- Stated problem: Copy only this: the line containing "Recreate this object", the line containing "---------- driving dimensions", and every line between them, exactly as written.

- Data shown:
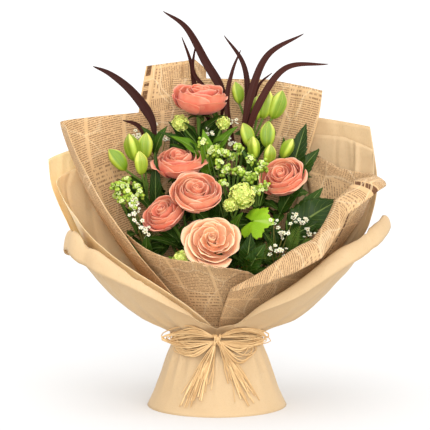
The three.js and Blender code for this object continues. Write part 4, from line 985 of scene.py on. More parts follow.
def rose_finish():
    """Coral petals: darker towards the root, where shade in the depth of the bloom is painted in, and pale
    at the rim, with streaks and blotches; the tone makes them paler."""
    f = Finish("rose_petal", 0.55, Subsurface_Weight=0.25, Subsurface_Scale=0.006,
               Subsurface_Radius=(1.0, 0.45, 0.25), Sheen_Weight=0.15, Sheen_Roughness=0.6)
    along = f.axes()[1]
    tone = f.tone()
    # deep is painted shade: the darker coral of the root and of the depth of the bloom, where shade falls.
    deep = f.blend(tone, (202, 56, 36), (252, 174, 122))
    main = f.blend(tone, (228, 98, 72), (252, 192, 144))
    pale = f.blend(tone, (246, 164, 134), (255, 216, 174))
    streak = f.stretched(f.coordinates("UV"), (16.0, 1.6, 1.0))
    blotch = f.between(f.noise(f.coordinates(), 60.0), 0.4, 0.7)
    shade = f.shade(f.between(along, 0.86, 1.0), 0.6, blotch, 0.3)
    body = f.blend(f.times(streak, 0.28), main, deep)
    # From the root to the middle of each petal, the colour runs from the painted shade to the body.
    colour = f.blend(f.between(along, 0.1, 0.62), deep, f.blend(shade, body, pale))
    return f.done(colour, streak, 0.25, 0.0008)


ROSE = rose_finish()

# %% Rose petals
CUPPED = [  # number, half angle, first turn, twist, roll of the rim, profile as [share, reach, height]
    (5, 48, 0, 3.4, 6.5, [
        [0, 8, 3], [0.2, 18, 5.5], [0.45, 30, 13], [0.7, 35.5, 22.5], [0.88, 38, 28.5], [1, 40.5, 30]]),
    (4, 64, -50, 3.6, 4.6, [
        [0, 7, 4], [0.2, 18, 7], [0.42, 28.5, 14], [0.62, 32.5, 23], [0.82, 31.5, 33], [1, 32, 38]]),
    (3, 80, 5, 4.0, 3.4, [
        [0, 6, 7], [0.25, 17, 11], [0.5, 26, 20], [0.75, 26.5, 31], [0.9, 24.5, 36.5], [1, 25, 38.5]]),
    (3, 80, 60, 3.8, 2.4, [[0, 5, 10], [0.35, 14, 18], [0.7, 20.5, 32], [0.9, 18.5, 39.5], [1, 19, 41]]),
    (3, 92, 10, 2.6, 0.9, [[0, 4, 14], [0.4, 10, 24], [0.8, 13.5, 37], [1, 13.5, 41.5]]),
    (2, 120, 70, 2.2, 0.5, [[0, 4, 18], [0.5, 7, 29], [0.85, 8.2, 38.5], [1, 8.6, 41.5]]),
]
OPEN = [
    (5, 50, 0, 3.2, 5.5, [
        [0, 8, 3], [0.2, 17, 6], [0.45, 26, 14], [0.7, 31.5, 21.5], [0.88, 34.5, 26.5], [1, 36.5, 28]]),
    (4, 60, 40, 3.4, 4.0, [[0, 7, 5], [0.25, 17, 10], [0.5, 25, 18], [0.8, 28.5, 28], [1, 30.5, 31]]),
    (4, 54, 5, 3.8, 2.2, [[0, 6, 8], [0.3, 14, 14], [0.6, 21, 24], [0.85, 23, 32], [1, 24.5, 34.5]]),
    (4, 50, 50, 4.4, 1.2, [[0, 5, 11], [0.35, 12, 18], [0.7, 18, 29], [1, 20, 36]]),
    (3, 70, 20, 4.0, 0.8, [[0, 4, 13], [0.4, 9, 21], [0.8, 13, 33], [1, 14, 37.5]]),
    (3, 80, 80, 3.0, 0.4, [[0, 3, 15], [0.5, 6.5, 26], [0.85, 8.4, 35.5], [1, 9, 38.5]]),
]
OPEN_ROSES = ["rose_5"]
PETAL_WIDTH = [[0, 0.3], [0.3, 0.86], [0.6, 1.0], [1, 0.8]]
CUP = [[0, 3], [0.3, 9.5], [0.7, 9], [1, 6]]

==

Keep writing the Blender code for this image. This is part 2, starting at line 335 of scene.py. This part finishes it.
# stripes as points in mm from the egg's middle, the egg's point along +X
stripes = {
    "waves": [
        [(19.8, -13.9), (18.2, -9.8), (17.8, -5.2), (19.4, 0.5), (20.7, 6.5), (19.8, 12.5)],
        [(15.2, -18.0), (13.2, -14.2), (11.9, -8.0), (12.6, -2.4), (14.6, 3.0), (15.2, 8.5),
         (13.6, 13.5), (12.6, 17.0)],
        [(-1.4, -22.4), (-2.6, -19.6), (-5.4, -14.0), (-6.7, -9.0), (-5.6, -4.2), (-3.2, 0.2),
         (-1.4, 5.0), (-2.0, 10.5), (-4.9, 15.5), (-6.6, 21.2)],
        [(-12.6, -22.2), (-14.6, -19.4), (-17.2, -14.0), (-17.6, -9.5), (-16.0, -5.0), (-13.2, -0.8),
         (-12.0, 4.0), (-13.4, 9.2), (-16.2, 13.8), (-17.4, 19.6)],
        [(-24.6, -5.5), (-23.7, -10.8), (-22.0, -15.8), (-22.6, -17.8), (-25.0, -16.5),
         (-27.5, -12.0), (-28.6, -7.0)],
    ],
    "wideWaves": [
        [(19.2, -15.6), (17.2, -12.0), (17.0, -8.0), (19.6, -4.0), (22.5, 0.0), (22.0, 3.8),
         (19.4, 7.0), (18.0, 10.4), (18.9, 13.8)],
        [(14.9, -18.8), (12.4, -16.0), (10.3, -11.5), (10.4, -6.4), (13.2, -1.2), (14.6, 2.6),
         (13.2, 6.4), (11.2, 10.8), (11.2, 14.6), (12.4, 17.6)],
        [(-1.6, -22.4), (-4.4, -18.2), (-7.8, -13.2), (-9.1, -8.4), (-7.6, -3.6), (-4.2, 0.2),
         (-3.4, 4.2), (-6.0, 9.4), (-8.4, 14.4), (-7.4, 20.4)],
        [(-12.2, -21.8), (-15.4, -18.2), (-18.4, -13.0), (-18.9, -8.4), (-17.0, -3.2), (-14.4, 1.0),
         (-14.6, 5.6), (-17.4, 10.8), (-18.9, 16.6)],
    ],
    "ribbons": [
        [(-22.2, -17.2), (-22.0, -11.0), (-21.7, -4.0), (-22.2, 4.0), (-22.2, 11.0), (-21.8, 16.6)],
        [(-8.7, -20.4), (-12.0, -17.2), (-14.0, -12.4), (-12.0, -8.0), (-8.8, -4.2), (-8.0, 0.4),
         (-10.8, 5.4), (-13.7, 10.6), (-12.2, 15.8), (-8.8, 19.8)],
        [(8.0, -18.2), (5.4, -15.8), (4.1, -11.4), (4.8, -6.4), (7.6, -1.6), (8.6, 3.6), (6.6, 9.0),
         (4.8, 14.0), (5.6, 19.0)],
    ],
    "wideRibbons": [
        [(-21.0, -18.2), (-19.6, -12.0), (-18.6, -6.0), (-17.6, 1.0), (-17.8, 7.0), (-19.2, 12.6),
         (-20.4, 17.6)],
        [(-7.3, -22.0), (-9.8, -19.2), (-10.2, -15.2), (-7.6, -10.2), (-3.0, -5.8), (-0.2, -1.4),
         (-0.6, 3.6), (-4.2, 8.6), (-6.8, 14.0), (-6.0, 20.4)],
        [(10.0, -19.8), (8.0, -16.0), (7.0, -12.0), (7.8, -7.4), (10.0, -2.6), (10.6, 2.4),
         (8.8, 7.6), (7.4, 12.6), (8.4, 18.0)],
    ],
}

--

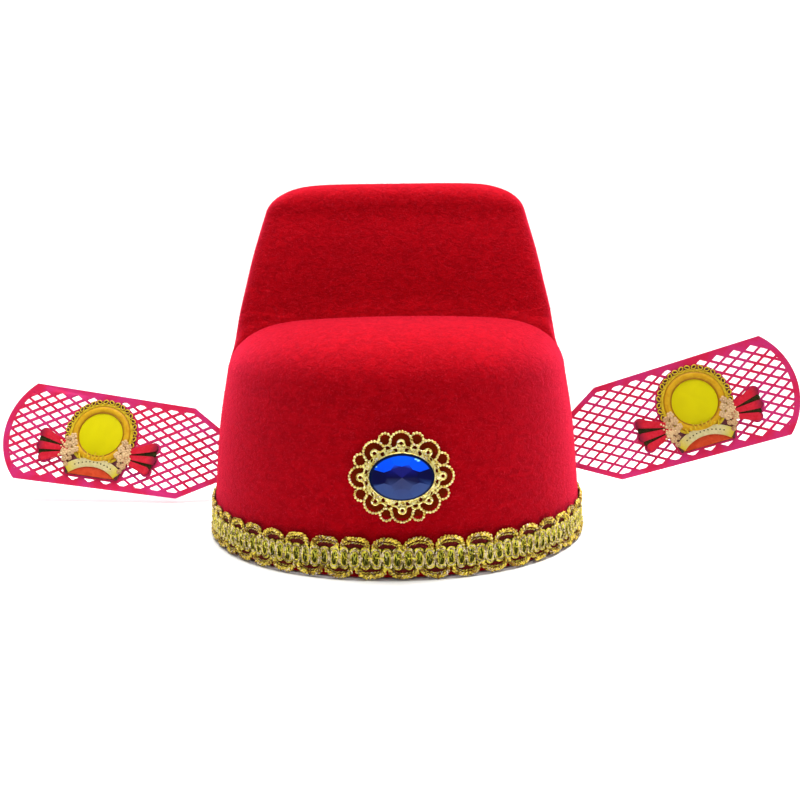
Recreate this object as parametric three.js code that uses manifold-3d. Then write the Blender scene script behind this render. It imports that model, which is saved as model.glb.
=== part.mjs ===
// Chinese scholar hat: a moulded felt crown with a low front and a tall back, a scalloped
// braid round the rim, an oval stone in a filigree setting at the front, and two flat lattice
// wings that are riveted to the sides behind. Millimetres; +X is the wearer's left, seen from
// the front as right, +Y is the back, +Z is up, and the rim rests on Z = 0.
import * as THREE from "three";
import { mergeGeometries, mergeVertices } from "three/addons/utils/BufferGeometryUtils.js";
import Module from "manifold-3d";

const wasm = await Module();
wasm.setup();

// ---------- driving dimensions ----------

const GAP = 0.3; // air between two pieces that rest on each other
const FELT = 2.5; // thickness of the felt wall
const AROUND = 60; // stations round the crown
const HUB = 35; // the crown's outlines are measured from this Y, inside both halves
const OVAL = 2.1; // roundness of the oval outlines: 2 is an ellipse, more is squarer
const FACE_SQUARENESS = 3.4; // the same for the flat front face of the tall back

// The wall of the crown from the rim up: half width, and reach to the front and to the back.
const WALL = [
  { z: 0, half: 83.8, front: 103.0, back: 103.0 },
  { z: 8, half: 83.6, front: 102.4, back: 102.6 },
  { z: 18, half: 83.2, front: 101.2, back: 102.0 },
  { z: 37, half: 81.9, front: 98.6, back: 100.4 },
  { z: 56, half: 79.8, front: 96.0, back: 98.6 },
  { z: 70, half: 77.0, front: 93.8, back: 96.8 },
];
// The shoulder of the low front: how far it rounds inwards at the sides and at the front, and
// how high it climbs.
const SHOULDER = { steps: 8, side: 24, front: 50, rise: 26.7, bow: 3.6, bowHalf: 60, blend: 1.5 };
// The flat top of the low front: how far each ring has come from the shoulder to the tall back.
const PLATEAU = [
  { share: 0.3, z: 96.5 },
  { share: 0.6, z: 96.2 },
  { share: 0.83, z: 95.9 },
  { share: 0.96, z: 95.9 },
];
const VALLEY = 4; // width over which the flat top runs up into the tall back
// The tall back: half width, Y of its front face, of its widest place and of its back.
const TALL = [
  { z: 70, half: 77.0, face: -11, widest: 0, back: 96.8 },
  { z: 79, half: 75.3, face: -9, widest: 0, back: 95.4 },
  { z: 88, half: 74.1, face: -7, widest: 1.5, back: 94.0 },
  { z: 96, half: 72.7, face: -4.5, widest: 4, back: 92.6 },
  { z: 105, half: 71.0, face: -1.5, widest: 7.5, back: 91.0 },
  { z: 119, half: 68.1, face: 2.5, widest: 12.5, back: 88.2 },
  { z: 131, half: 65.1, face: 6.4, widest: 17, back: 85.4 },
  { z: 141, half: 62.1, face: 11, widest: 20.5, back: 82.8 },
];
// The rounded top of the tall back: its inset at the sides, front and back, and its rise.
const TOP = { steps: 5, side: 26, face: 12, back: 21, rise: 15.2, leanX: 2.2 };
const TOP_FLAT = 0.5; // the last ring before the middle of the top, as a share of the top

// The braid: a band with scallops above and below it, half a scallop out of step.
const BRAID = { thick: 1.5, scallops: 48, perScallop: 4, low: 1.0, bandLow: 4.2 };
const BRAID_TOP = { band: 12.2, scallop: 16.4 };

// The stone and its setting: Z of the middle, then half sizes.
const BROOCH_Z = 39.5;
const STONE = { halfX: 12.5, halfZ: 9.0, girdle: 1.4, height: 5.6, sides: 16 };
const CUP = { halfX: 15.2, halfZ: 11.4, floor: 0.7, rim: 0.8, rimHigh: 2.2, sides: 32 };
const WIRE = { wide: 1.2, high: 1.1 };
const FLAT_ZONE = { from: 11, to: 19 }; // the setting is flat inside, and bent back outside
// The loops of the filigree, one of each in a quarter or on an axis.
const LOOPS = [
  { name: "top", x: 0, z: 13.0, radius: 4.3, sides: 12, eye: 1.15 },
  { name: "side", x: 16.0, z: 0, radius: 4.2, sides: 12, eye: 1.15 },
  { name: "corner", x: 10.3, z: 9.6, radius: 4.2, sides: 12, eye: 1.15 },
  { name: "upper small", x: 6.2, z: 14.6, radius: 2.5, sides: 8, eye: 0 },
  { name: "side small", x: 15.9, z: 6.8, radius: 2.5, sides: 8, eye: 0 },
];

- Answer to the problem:
Recreate this object as parametric three.js code that uses manifold-3d. Then write the Blender scene script behind this render. It imports that model, which is saved as model.glb.
=== part.mjs ===
// Chinese scholar hat: a moulded felt crown with a low front and a tall back, a scalloped
// braid round the rim, an oval stone in a filigree setting at the front, and two flat lattice
// wings that are riveted to the sides behind. Millimetres; +X is the wearer's left, seen from
// the front as right, +Y is the back, +Z is up, and the rim rests on Z = 0.
import * as THREE from "three";
import { mergeGeometries, mergeVertices } from "three/addons/utils/BufferGeometryUtils.js";
import Module from "manifold-3d";

const wasm = await Module();
wasm.setup();

// ---------- driving dimensions ----------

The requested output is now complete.